Aerial view of the Viking ring fortress of Trelleborg, near Slagelse in Denmark. This was the first rediscovered Viking ring fortress, and the geometry is clearly visible.
This specific type of fortification was named after the first discovered example: Trelleborg near Slagelse, excavated in the years 1936–1941. Traditionally, the name trelleborg has been translated and explained as ″a fortress built by slaves″, since the Old Norse word for slave was thrall (The modern word is træl in Danish and träl in Swedish) and borg means fortress or city. The word trel (pl. trelle) is also a plausible explanation and relates to the wooden staves, covering both sides of the protective circular walls.
List of trelleborgs
- Aggersborg near Limfjorden, Denmark.
- Borgeby north of Lund at Lödde Å in Skåne, modern Sweden.
- Borrering near Køge, Zealand, Denmark.
- Fyrkat near Hobro, Denmark.
- Nonnebakken in Odense, Denmark.
- Trelleborg near Slagelse, Denmark.
- Trelleborgen in Trelleborg, Skåne, modern Sweden.
- Rygge, Østfold, Norway
The existence of a Viking ring fortress at Helsingborg in modern Sweden, was suggested in 2009 after archaeological excavations since 1987. The Helsingborg ring fort might have been the largest of them all, at a diameter of 270 m.
|Position||Year of discovery||Year of construction|
|Aggersborg||240 m||11 m||48||32.0 m||56°59′44″N 9°15′18″E||980|
|Borgeby||150 m||15 m||55°45′05″N 13°02′12″E||1997|
|Borrering||122 m||10–11 m||55°28′11″N 12°7′19″E||2014 (1875)|
|Fyrkat||120 m||13 m||16||28.5 m||56°37′24″N 9°46′14″E||1950||980|
|Nonnebakken||120 m||55°23′32″N 10°23′17″E||1953||980–1000|
|Trelleborg||136 m||19 m||16 (30)||29.4 m||55°23′39″N 11°15′55″E||1936||981|
|Trelleborgen||112 m||55.3762°N 13.1476°E||1988||c. 800|
The ring castles and the contemporary Ravning Bridge over Vejle River – together with minor bridges erected on Zealand (Bakkendrop bridge between Gørlev Tissø and Risby bridge by Præstø) and Lolland (over Flintinge river) – differ clearly from others from the Viking Age. Unlike other ring castles from the period the ring castles which follow the Trelleborg model are constructed after a strictly geometrical plan and measured with the Roman foot. The pointed bottoms of the moats is another element borrowed from the Ancient Romans.

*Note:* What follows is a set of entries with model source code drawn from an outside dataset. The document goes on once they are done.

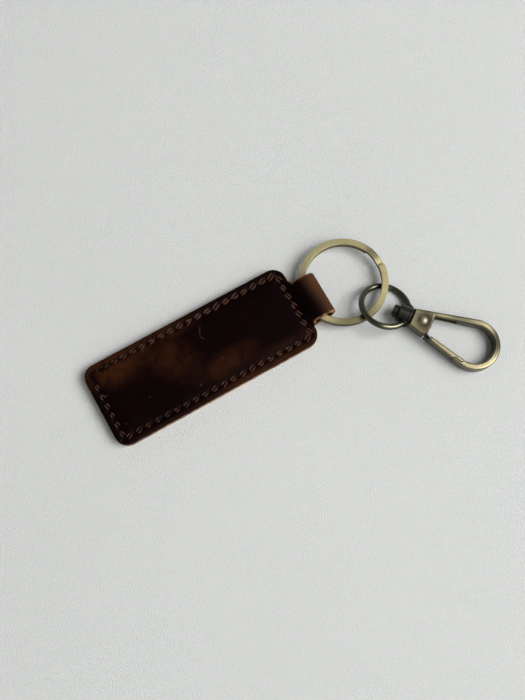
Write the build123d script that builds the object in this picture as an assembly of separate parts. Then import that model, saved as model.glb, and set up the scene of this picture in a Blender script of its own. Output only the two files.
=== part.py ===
from build123d import *
import os
from math import acos, asin, atan2, cos, degrees, hypot, pi, radians, sin, sqrt, tan

# Leather key fob with a split ring and a swivel snap hook, lying on a table.
#
# Millimetres and degrees. X runs along the fob towards the ring and Z is up. The origin
# is the middle of the fob's back face, which lies on the table at Z = 0.
# The ring, the swivel and the hook lie beside it as they would fall: linked through one
# another, the eye and the hook propped on the table at a slight angle.

os.makedirs("parts", exist_ok=True)

# ---- driving sizes ----
# leather: one dog-bone strip folded in half round the split ring
fob_length = 74.4
fob_width = 29.4
corner_radius = 4.5
panel_thickness = 2.0
glue_line = 0.1
neck_shoulder = 1.4
neck_offset = -1.2
neck_reach = 8.5
neck_slack = 1.9
shoulder_straight = 0.1
neck_thickness = 1.4
neck_root = 1.2
mouth_flare = 1.0

# stitching: a lockstitch through both panels, in a sunk track
stitch_inset = 2.6
stitch_pitch = 3.45
stitch_width = 2.2
stitch_neck = 1.1
stitch_taper = 0.85
stitch_hole = 1.0
needle_bed = 0.25
needle_height = 0.6
bobbin_bed = 0.65
bobbin_height = 0.5
thread_slack = 0.05

# split ring: two turns of flat wire, its upper turn stepping down to the lower one
ring_diameter = 30.0
ring_band = 2.2
coil_thickness = 1.15
coil_gap = 0.05
coil_edge = 0.2
ramp_start = 22.0
ramp_angle = 27.0
ramp_steps = 8
ramp_gap = 2.0
ring_clearance = 0.05

# swivel eye: a round wire ring whose ends are held in a barrel
eye_radius = 8.15
eye_wire = 2.0
eye_reach = 9.2
wire_end_gap = 2.2
barrel_diameter = 6.4
barrel_length = 4.4
barrel_edge = 0.25
flange_diameter = 6.9
flange_length = 0.6
boss_diameter = 2.9
boss_reach = 3.9

# how the eye and the hook lie beside the split ring
link_azimuth = -61.0
link_offset = 2.2
link_clearance = 0.37
hook_azimuth = -53.7

# swivel rivet
shank_diameter = 2.6
running_clearance = 0.05
end_play = 0.15
rivet_head_diameter = 4.4
rivet_head_length = 1.7
rivet_head_edge = 0.5
inner_head_diameter = 3.8
inner_head_length = 0.7

# snap hook: a flat teardrop with a slot for the gate's tongue
hook_thickness = 4.2
base_width = 6.0
base_wall = 1.7
base_length = 7.1
inner_base_width = 6.4
bow_centre = 22.4
bow_radius = 8.55
bow_band = 2.15
edge_rounding = 0.6
slot_height = 2.2
slot_wall = 1.3
groove_end = 14.6
groove_depth = 0.8

# gate, its rivet and its spring; places along the hook's limb are measured from its base
pivot_x = 3.94
pivot_y = 0.38
cheek_end = 6.4
gate_start = 8.2
gate_eye_diameter = 4.2
gate_neck_width = 1.8
tongue_thickness = 1.2
gate_clearance = 0.3
heel_width = 0.8
nose_start = 17.7
nose_lap = 3.2
nose_slant = 0.7
gate_rivet_diameter = 1.8
dome_diameter = 3.3
dome_height = 0.85
tail_diameter = 2.8
tail_height = 0.4
spring_wire = 0.34
spring_gap = 0.02
spring_bore = 2.3
spring_turns = 2
spring_leg_reach = 1.6
spring_seat_depth = 0.7

# how far a cutting shape runs past the face that it opens
overrun = 1.0

# ---- sizes worked out from them ----
ON_END = (Align.CENTER, Align.CENTER, Align.MIN)
fob_thickness = 2 * panel_thickness + glue_line
fob_end = fob_length / 2
neck_width = fob_width - 2 * (corner_radius + neck_shoulder + abs(neck_offset))
neck_ease = neck_shoulder - shoulder_straight
ring_thickness = 2 * coil_thickness + coil_gap
ring_radius = ring_diameter / 2
band_radius = ring_radius - ring_band / 2
ring_inner = ring_radius - ring_band

# inside the loop the ring's band is bowed, and it turns about the middle of that bow
mouth_half = neck_width / 2 - mouth_flare
bow_depth = sqrt(ring_inner**2 - mouth_half**2)
swing_reach = (bow_depth + ring_radius) / 2
swing_radius = hypot((ring_radius - bow_depth) / 2, ring_thickness / 2)
tunnel_radius = swing_radius + ring_clearance
mouth_bow = swing_reach - sqrt(ring_inner**2 - (neck_width / 2) ** 2)
mouth_radius = hypot(mouth_bow, ring_thickness / 2) + ring_clearance
swing_x = fob_end + neck_reach - neck_thickness - tunnel_radius - neck_slack
swing_z = neck_thickness + tunnel_radius
ring_x = swing_x + swing_reach

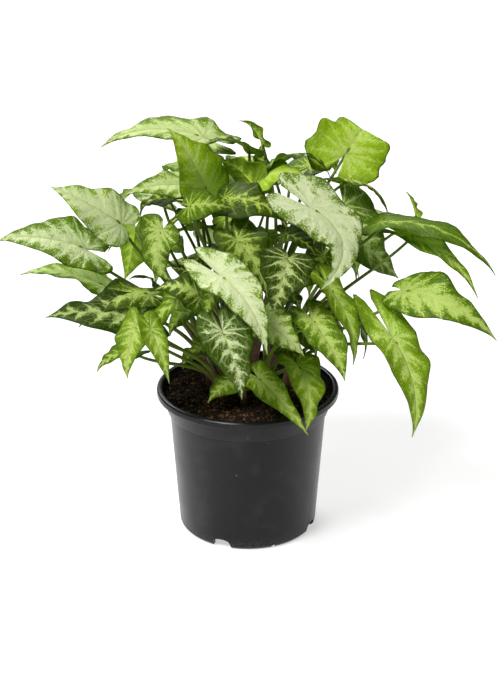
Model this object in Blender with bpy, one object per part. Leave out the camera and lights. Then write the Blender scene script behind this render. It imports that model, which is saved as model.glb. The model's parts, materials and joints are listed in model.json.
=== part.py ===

All five fortresses had similar designs, “perfectly circular with gates opening to the four corners of the earth, and a courtyard divided into four areas which held large houses set in a square pattern.”
Similar structures have been found throughout Northern Europe, particularly in Ireland, but none of them have the same strict and precise geometrical design of the Scandinavian ring fortresses. On the coasts of the Netherlands and Belgium there are ring castles with certain points of resemblance and on the island Walcheren there are the remnants of a castle with gateways in the four points of the compass, combined with streets. Similar forts can be found in England, such as Warham Camp. These generally date though from around the time of the Roman conquest of Celtic Britain and had been lying in ruins for hundreds of years prior to the building of the Viking ring forts.
Datings by dendrochronology have found the wood used for the construction of Trelleborg (near Slagelse) to have been felled in the autumn of 980 and thus being used for building presumedly in the spring of 981. The rather short construction time and the complete lack of any signs of maintenance indicate an only short use of the buildings, maybe five years but hardly more than twenty. The others have been dated to roughly the same time. Fyrkat may be a little older, Aggersborg somewhat younger. Not enough has been found at the other sites for a precise dating but the construction and layout of the trelleborgs at Slagelse, Fyrkat, Aggersborg, Nonnebakken under Odense and the fort under modern Trelleborg in Sweden is so similar that it is believed most probable that they were conceived by a single mind.
Around 974 the Danish Viking king Harald Bluetooth lost control of the Danevirke and parts of Southern Jutland to the Saxons. The entire complex of fortifications, bridges and roads which were built around 980 are presumed by some to be Harald’s work, and part of a larger defensive system.
Another theory is that the ring castles were boot camps for the troops used by Sweyn Forkbeard in his attack on England. Sweyn and his men sacked London in 1013.
In Scandinavia, fortifications of a similar design and date has been found around some old towns, like in Aarhus for example, but they lack the perfect circular geometry.
In 1990, Danish hobby pilot Preben Hansson observed that the Trelleborgs at Aggersborg, Fyrkat, and Slagelse, and a ringwall at Eskeholm (Samsø, 55.88543°N 10.6522°E), appear to be aligned, a kind of Ley line. The theory that the fortresses were planned by prehistoric aviators has been popularized by Erich von Däniken.